Thursday, March 10, 2005

Shit, then what am I spending that $60,000 on?

Slate ruins my lifelong dreams of journalistic elitism with this article: "Who Is a Journalist? Anybody who wants to be:"
For journalism, the Internet is having an even more immediate but no less beneficial effect. Blogs and Internet publications have essentially solved one of the biggest worries of the past few decades, that media consolidation is diminishing independence and plurality of voices. At another level, the ability for readers to respond to the mainstream press is raising standards of accuracy, care, and professionalism.
Goddammit. This is what the bloggers hath wrought. Equality for all, and boundless opportunities for anyone who can peck on a keyboard.
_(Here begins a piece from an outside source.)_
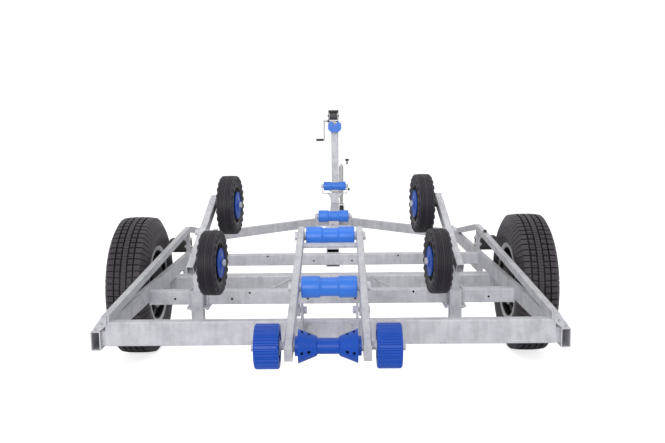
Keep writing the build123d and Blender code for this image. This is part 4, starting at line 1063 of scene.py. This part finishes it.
# fasteners: kind, axis, across, height, whether the other side has them too, places of (x, station, z)
FASTENERS = (
    # the winch post's plate
    ("bolt", (0, 0, 1), 19, 10, True, ((46, 4000, 427), (46, 4120, 427))),
    # the coupling's sides
    ("bolt", (1, 0, 0), 19, 11, True, ((35, 4925, 389), (35, 4975, 389))),
    # the rocker bracket's plate
    ("bolt", (0, -1, 0), 17, 9, True, ((70, -1006, 384), (70, -1006, 352))),
    # the guard rail's post
    ("nut", (0, 0, 1), 17, 12, True, ((795.5, 462, 404), (795.5, 518, 404))),
    ("nut", (-1, 0, 0), 15, 10, True, ((785.5, 490, 432), (785.5, 490, 470))),
    ("bolt", (1, 0, 0), 15, 9, True, ((805.5, 490, 432), (805.5, 490, 470))),
    # the axle's mounting rail
    ("bolt", (0, 0, -1), 17, 10, True, ((796, 330, 338), (796, 600, 292))),
    # the steps
    ("bolt", (1, 0, 0), 13, 8, True, ((812, 585, 360), (812, 625, 360))),
    # the cradles
    ("bolt", (0, 0, 1), 19, 10, False, ((0, 1172, 453), (0, 2922, 502))),
    # the jockey wheel's clamp
    ("bolt", (0, -1, 0), 15, 9, False, ((64, 4742, 360), (64, 4742, 390))),
)
UP, BACK, RIGHT = Vector((0, 0, 1)), Vector((0, -1, 0)), Vector((1, 0, 0))
# the wheel bolts' count, circle and seat, the painted shade discs in the crossbeams' holes and the rail's
# knob, in millimetres
WHEEL_BOLTS, BOLT_CIRCLE, BOLT_SEAT, BOLT_WIDE, BOLT_HIGH = 5, 49, 20, 19, 15
BEAM_SHADE_DISC_WIDE, BEAM_SHADE_DISC_SUNK, BEAM_SHADE_DISC_HIGH = 9.9, 2, 1
RAIL_KNOB, RAIL_KNOB_WIDE, RAIL_KNOB_HIGH = (795, 291, 526), 20, 15


class TRAILER_OT_fasteners(bpy.types.Operator):
    """Bolts, nuts, wheel bolts and the small knob on the guard rail"""

    bl_idname = "trailer.fasteners"
    bl_label = "Fasteners"

    def execute(self, context):
        for kind in ("bolt", "nut"):
            places = []
            for row, (x, y, z), across, high, both, seats in FASTENERS:
                for seat in seats if row == kind else ():
                    for sign in (1, -1) if both else (1,):
                        at = spot(seat[0] * sign, *seat[1:])
                        places.append((at, Vector((x * sign, y, z)), across * MM, high * MM))
            scattered(f"frame_{kind}s", places, kind, FIXED, "zinc")
        for side, sign in SIDES:
            body = f"wheel_{side}"
            ring = []
            for k in range(WHEEL_BOLTS):
                angle = tau * k / WHEEL_BOLTS
                y, z = BOLT_CIRCLE * MM * cos(angle), BOLT_CIRCLE * MM * sin(angle)
                place = Vector((BOLT_SEAT * MM * sign, y, z))
                ring.append((place, RIGHT * sign, BOLT_WIDE * MM, BOLT_HIGH * MM))
            scattered(f"wheel_bolts_{side}", ring, "bolt", body, "zinc", place_of(body))
        # painted shade: dark discs just inside the crossbeams' holes, standing for the shade inside the beams
        holes = []
        for (rear, _, _, top), row in zip(CROSSBEAMS, BEAM_HOLES):
            for x, low in row:
                at = spot(x, rear + BEAM_SHADE_DISC_SUNK, top - low)
                holes.append((at, BACK, BEAM_SHADE_DISC_WIDE * MM, BEAM_SHADE_DISC_HIGH * MM))
        scattered("crossbeam_holes", holes, "disc", FIXED, "black_plastic", look="hollow")
        knob = [(spot(*RAIL_KNOB), UP, RAIL_KNOB_WIDE * MM, RAIL_KNOB_HIGH * MM)]
        scattered("rail_knob", knob, "knob", FIXED, "black_plastic")
        return {"FINISHED"}


# ---- winch and jockey wheel
PIN_BORE = 0.00805         # of the drum and the jockey wheel
# profiles: across, radius
FLANGES = ((-0.054, -0.050), (0.026, 0.030))
FLANGE_RADIUS = 0.046
# the strap's turns lie a little out of line
STRAP_START, STRAP_END, STRAP_EDGE = -0.050, 0.026, 0.040
STRAP_TURNS, STRAP_FIRST, STRAP_PITCH, STRAP_RADIUS, STRAP_UNEVEN = 18, -0.048, 0.004, 0.0412, 0.0006
KEEPER = [(-0.050, 0.0072), (-0.050, 0.010), (0.012, 0.010), (0.012, 0.0072)]
KEEPER_PLACE = (0, 4034, 1122)
GRIP_START, GRIP_END, GRIP_RADIUS, GRIP_WAIST = -0.1905, -0.1135, 0.0125, 0.0115
# the grip's ribs: how many, the first, their pitch, and where the waist beside one starts and ends
GRIP_RIBS, RIB_FIRST, RIB_STEP, WAIST_START, WAIST_END = 5, -0.186, 0.0140, 0.0035, 0.0095
GRIP_PLACE = (0, 4122, 938)
KNOB_PLACE = (130, 4770, 657)
SCREW_PLACE, SCREW_WIDE, SCREW_HIGH = (138, 4770, 375), 0.034, 0.0195
# the jockey wheel's knob: height, radius
JOCKEY_KNOB = [
    (0.0012, 0.0), (0.0012, 0.0098), (0.015, 0.0072), (0.031, 0.0072), (0.0395, 0.0248), (0.0505, 0.0228),
    (0.0567, 0.0130), (0.0567, 0.0),
]
# half of its wheel's profiles: across, radius
JOCKEY_TYRE = [(0.017, 0.100), (0.025, 0.091), (0.025, 0.080), (0.0215, 0.074)]
JOCKEY_DISC = [(0.0205, 0.0745), (0.008, 0.068), (0.008, 0.029), (0.025, 0.024), (0.025, PIN_BORE)]


def both_halves(half):
    """A profile from its right half."""
    return [(-x, r) for x, r in reversed(half)] + half


class TRAILER_OT_winch(bpy.types.Operator):
    """Strap, keeper roller and the crank's grip"""

    bl_idname = "trailer.winch"
    bl_label = "Winch"

    def execute(self, context):
        drum = Matrix.Translation(Vector(JOINTS["winch_drum"]["pos_m"]))
        flanges = (
            [(a, PIN_BORE), (a, FLANGE_RADIUS), (b, FLANGE_RADIUS), (b, PIN_BORE)] for a, b in FLANGES
        )
        flange = joined(*(lathe(rounded(profile, 0.001, 2), 48) for profile in flanges))
        placed("winch_flanges", flange, drum, "winch_drum", "zinc")
        strap = [(STRAP_START, PIN_BORE), (STRAP_START, STRAP_EDGE)]
        for k in range(STRAP_TURNS):
            strap.append((STRAP_FIRST + STRAP_PITCH * k, STRAP_RADIUS + STRAP_UNEVEN * (k % 3)))
        strap += [(STRAP_END, STRAP_EDGE), (STRAP_END, PIN_BORE)]
        placed("winch_strap", lathe(strap, 48), drum, "winch_drum", "strap", "winch_drum")
        keeper = lathe(rounded(KEEPER, 0.001, 2), 32)
        at = Matrix.Translation(spot(*KEEPER_PLACE))
        placed("strap_keeper", keeper, at, FIXED, "black_plastic", look="pale_plastic")
        grip = [(GRIP_START, 0.0), (GRIP_START, GRIP_RADIUS)]
        for k in range(GRIP_RIBS):
            x = RIB_FIRST + RIB_STEP * k
            grip += [(x, GRIP_RADIUS), (x + WAIST_START, GRIP_WAIST), (x + WAIST_END, GRIP_WAIST)]
        grip += [(GRIP_END, GRIP_RADIUS), (GRIP_END, 0.0)]
        at = Matrix.Translation(spot(*GRIP_PLACE))
        placed("crank_grip", lathe(grip, 28), at, "winch_crank", "black_plastic")
        return {"FINISHED"}


class TRAILER_OT_jockey(bpy.types.Operator):
    """The jockey wheel's knob, screw handle and tyred wheel"""

    bl_idname = "trailer.jockey"
    bl_label = "Jockey wheel"

    def execute(self, context):
        knob = upright(rounded(JOCKEY_KNOB, 0.002, 3), 32)
        at = Matrix.Translation(spot(*KNOB_PLACE))
        placed("jockey_knob", knob, at, FIXED, "black_plastic")
        screw = [(spot(*SCREW_PLACE), RIGHT, SCREW_WIDE, SCREW_HIGH)]
        scattered("screw_knob", screw, "knob", FIXED, "black_plastic")
        body = "jockey_wheel"
        at = place_of(body)
        tyre, disc = (lathe(rounded(both_halves(half), 0.003, 3), 56) for half in (JOCKEY_TYRE, JOCKEY_DISC))
        placed("jockey_tyre", tyre, at, body, "side_tyre", body)
        placed("jockey_disc", disc, at, body, "black_plastic")
        return {"FINISHED"}


# ---- finishes of the carried nodes
class TRAILER_OT_finishes(bpy.types.Operator):
    """Procedural finishes on every carried node"""

    bl_idname = "trailer.finishes"
    bl_label = "Finishes"

    def execute(self, context):
        for name, piece in frame["nodes"].items():
            piece.data.materials.clear()
            piece.data.materials.append(finish(SLOT_FINISH[NODE_SLOT[name]]))
        return {"FINISHED"}


# ---- stage
CAMERA_PLACE = (0.0352, -5.464, 1.0909)
CAMERA_PITCH, CAMERA_ROLL, CAMERA_YAW = 0.1284, 0.0101, -0.0088
FOCAL_PIXELS, PICTURE_WIDTH, SENSOR = 750, 665, 36
CLIP_END = 200
FLOOR_HALF = 60
FLOOR_GLOW = 0.72
# lamp: place, aim, size, share of the key light's power
LAMPS = (
    ("key", (-3.0, -20.0, 4.5), (0, 0, 0.5), 9.0, 1),
    ("side", (5.5, -8.0, 2.6), (0, -0.5, 0.5), 3.5, 0.02),
    ("top", (0, 1.5, 6.5), (0, 1.5, 0), 6.0, 0.02),
    ("middle", (0, -2.7, 2.9), (0, 1.8, 0.4), 1.8, 0.018),
)


def camera_matrix():
    """The camera's place and turn."""
    sp, cp, sr, cr, sy, cy = (f(a) for a in (CAMERA_PITCH, CAMERA_ROLL, CAMERA_YAW) for f in (sin, cos))
    level = Vector((cy, -sy, 0))
    above = Vector((sy * sp, cy * sp, cp))
    ahead = Vector((sy * cp, cy * cp, -sp))
    turn = Matrix((level * cr - above * sr, level * sr + above * cr, -ahead)).transposed().to_4x4()
    return Matrix.Translation(CAMERA_PLACE) @ turn


def by_ray(tree, other, seen, *more):
    """One shader for the camera's rays and those of the named kinds, and another for the rest."""
    rays = tree.nodes.new("ShaderNodeLightPath").outputs
    mask = rays["Is Camera Ray"]
    for kind in more:
        mask = maths(tree, "MAXIMUM", mask, rays[kind])
    return add(tree, "ShaderNodeMixShader", i0=mask, i1=other.outputs[0], i2=seen.outputs[0]).outputs[0]


class TRAILER_OT_studio(bpy.types.Operator):
    """Floor, soft light, world and camera"""

    bl_idname = "trailer.studio"
    bl_label = "Studio"

    def paper(self, colour):
        """The floor's paper: matt, with its shadows lifted for the camera alone."""
        material, tree, shader = blank("floor_paper")
        feed(tree, shader, Base_Color=(*colour, 1), Roughness=1.0, Specular_IOR_Level=0.0)
        glow = add(tree, "ShaderNodeEmission", Color=(1, 1, 1, 1), Strength=FLOOR_GLOW)
        lifted = add(tree, "ShaderNodeAddShader", i0=shader.outputs[0], i1=glow.outputs[0])
        feed(tree, tree.nodes["Material Output"], Surface=by_ray(tree, shader, lifted))
        return material

    def execute(self, context):
        own = chosen("trailer_studio")
        scene = context.scene
        camera = bpy.data.objects.new("camera", bpy.data.cameras.new("camera"))
        camera.data.sensor_width = SENSOR
        camera.data.lens = FOCAL_PIXELS / PICTURE_WIDTH * SENSOR
        camera.data.clip_end = CLIP_END
        camera.matrix_world = camera_matrix()
        scene.collection.objects.link(camera)
        scene.camera = camera

        corners = [(x * FLOOR_HALF, y * FLOOR_HALF, 0) for x, y in ((-1, -1), (1, -1), (1, 1), (-1, 1))]
        mesh = bpy.data.meshes.new("floor")
        mesh.from_pydata(corners, [], [(0, 1, 2, 3)])
        floor = new_object("floor", mesh, self.paper(own.floor))

        for name, place, aim, wide, share in LAMPS:
            lamp = bpy.data.lights.new(name, "AREA")
            lamp.size = wide
            lamp.energy = own.key * share
            light = bpy.data.objects.new(name, lamp)
            light.location = place
            light.rotation_euler = (Vector(aim) - Vector(place)).to_track_quat("-Z", "Y").to_euler()
            scene.collection.objects.link(light)

        world = bpy.data.worlds.new("studio")
        world.use_nodes = True
        scene.world = world
        tree = world.node_tree
        tree.nodes.clear()
        ambient = add(tree, "ShaderNodeBackground", Color=(1, 1, 1, 1), Strength=own.fill)
        backdrop = add(tree, "ShaderNodeBackground", Color=(1, 1, 1, 1), Strength=1.0)
        add(tree, "ShaderNodeOutputWorld", Surface=by_ray(tree, ambient, backdrop, "Is Glossy Ray"))
        scene.view_settings.view_transform = "Standard"
        return {"FINISHED"}


# ---- panel and run
OPERATORS = (
    TRAILER_OT_finishes,
    TRAILER_OT_road_tyres,
    TRAILER_OT_side_wheels,
    TRAILER_OT_rollers,
    TRAILER_OT_welds,
    TRAILER_OT_fasteners,
    TRAILER_OT_winch,
    TRAILER_OT_jockey,
    TRAILER_OT_studio,
)


class TRAILER_PT_panel(bpy.types.Panel):
    """Lists the trailer's sizes, colours and pieces"""

    bl_idname = "TRAILER_PT_panel"
    bl_label = "Trailer"
    bl_space_type = "VIEW_3D"
    bl_region_type = "UI"
    bl_category = "Trailer"

    def draw(self, context):
        for name, group in GROUPS.items():
            box = self.layout.box()
            for key in group.__annotations__:
                box.prop(getattr(context.scene, name), key)
        for operator in OPERATORS:
            self.layout.operator(operator.bl_idname)


CLASSES = (*GROUPS.values(), *OPERATORS, TRAILER_PT_panel)


def register():
    """Registers the classes and their values."""
    for kind in CLASSES:
        bpy.utils.register_class(kind)
    for name, group in GROUPS.items():
        setattr(bpy.types.Scene, name, bpy.props.PointerProperty(type=group))


def unregister():
    """Removes the classes and their values."""
    for name in GROUPS:
        delattr(bpy.types.Scene, name)
    for kind in reversed(CLASSES):
        bpy.utils.unregister_class(kind)


def main():
    """Builds every piece in order."""
    register()
    for operator in OPERATORS:
        family, name = operator.bl_idname.split(".")
        getattr(getattr(bpy.ops, family), name)()


if __name__ == "__main__":
    main()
DAMN THEM TO HELL!

So apparently I'd be saving myself a lot of money if I just took a breeze through the new OJR journalism wikis, which so far reveal such gems as "Don't plagiarize," make sure to interview "folks who were or are directly involved in the incident or subject that you're covering," and "Start your stories with a lede." Oh holy enlightenment!
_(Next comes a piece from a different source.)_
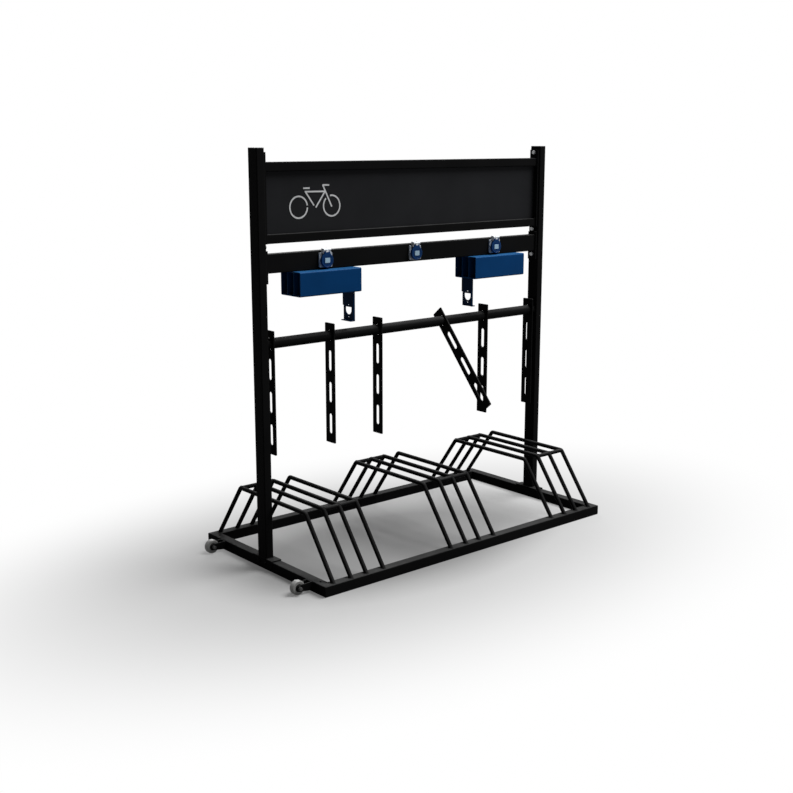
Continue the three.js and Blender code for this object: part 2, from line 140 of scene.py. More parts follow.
floor_material, tree = new_material("pale_floor")
tree.nodes.clear()
where = add_node(tree, "ShaderNodeTexCoord")
shift = add_node(tree, "ShaderNodeVectorMath", {1: (*painted_shadow_centre, 0)}, operation="SUBTRACT")
spread = add_node(tree, "ShaderNodeVectorMath", {1: (*painted_shadow_reach, 1)}, operation="DIVIDE")
away = add_node(tree, "ShaderNodeVectorMath", operation="LENGTH")
# Painted shadow: the floor's colour runs from dark inside the ellipse to pale outside it.
tone = add_node(tree, "ShaderNodeMapRange", {
    "From Min": painted_shadow_start, "From Max": painted_shadow_end, "To Min": painted_shadow_dark, "To Max": painted_shadow_pale,
})
seen = seen_directly(tree)
dim = add_node(tree, "ShaderNodeMapRange", {"To Min": floor_bounce, "To Max": 1.0})
dimmed = add_node(tree, "ShaderNodeMath", operation="MULTIPLY")
matt = add_node(tree, "ShaderNodeBsdfDiffuse")
glow = add_node(tree, "ShaderNodeEmission", {"Color": (1, 1, 1, 1)})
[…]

But seriously - I'm sure they'll grow to be a more useful venture with time and input. Actually, looking for Technorati links to the OJR wikis, I came across this catfight between bloggods Jason Calacanis and Nick Denton, which is interesting in regards to blog ethics; Calacanis is accusing Denton of allowing his tech site, Gizmodo, to sell out to Siemens. Seems Calacanis thinks Denton is pimping Siemens products on Gizmodo in order for an all-expenses paid deal at CeBit.

It wouldn't surprise me at all if Denton had done that, and I think it'll be one of the bigger ethics issues that blogs will have to address in the coming year: how okay is it for you to receive compensation for posting about an item or topic? Obviously this is a big no-no in journalism, but in the wild wild west of blogging, it's not nearly as clear.